On 1/24/2019 8:50 AM, Dongdong Liu wrote:
The patch [1] PCI/ERR: Run error recovery callbacks for all affected devices have broken the non-fatal error handling logic in patch [2]. For non-fatal error, link is reliable, so no need to reset link, handle non-fatal error for all subordinates seems incorrect.
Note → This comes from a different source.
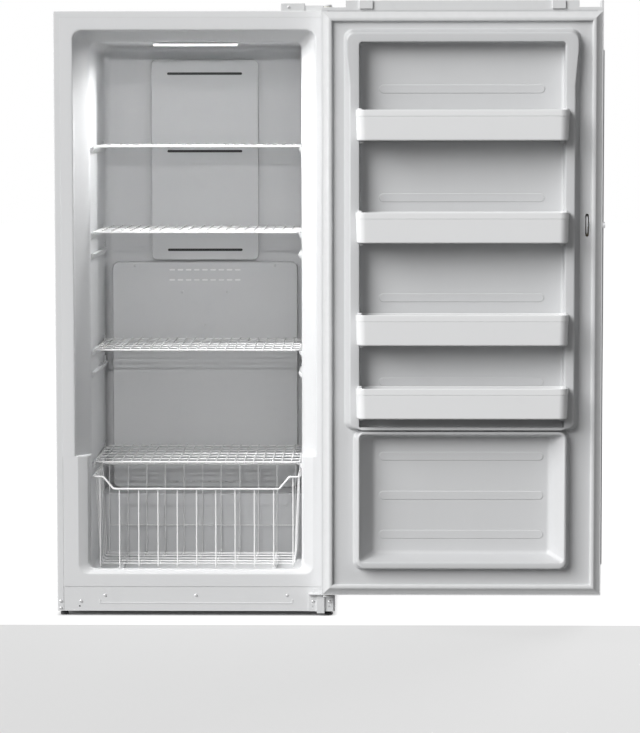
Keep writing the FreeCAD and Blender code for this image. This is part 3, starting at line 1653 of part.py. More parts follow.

Restore the non-fatal errors process logic. [1] PCI/ERR: Run error recovery callbacks for all affected devices #4.20 https://git.kernel.org/pub/scm/linux/kernel/git/torvalds/linux.git/commit/?id=bfcb79fca19d267712e425af1dd48812c40dec0c [2] PCI/AER: Report non-fatal errors only to the affected endpoint #4.15 https://git.kernel.org/pub/scm/linux/kernel/git/torvalds/linux.git/commit/?h=v5.0-rc2&id=86acc790717fb60fb51ea3095084e331d8711c74 Fixes: bfcb79fca19d ("PCI/ERR: Run error recovery callbacks for all affected devices") Reported-by: Xiaofei Tan<tanxiaofei@xxxxxxxxxx> Signed-off-by: Dongdong Liu<liudongdong3@xxxxxxxxxx> Cc: Keith Busch<keith.busch@xxxxxxxxx> Cc: Bjorn Helgaas<bhelgaas@xxxxxxxxxx>
According to what I see in the code, link will be reset only if the AER severity is AER_FATAL. } else if (info->severity == AER_NONFATAL) pcie_do_recovery(dev, pci_channel_io_normal, PCIE_PORT_SERVICE_AER); else if (info->severity == AER_FATAL) pcie_do_recovery(dev, pci_channel_io_frozen, PCIE_PORT_SERVICE_AER); Can you show the path where it leads to link reset and severity is AER_NONFATAL?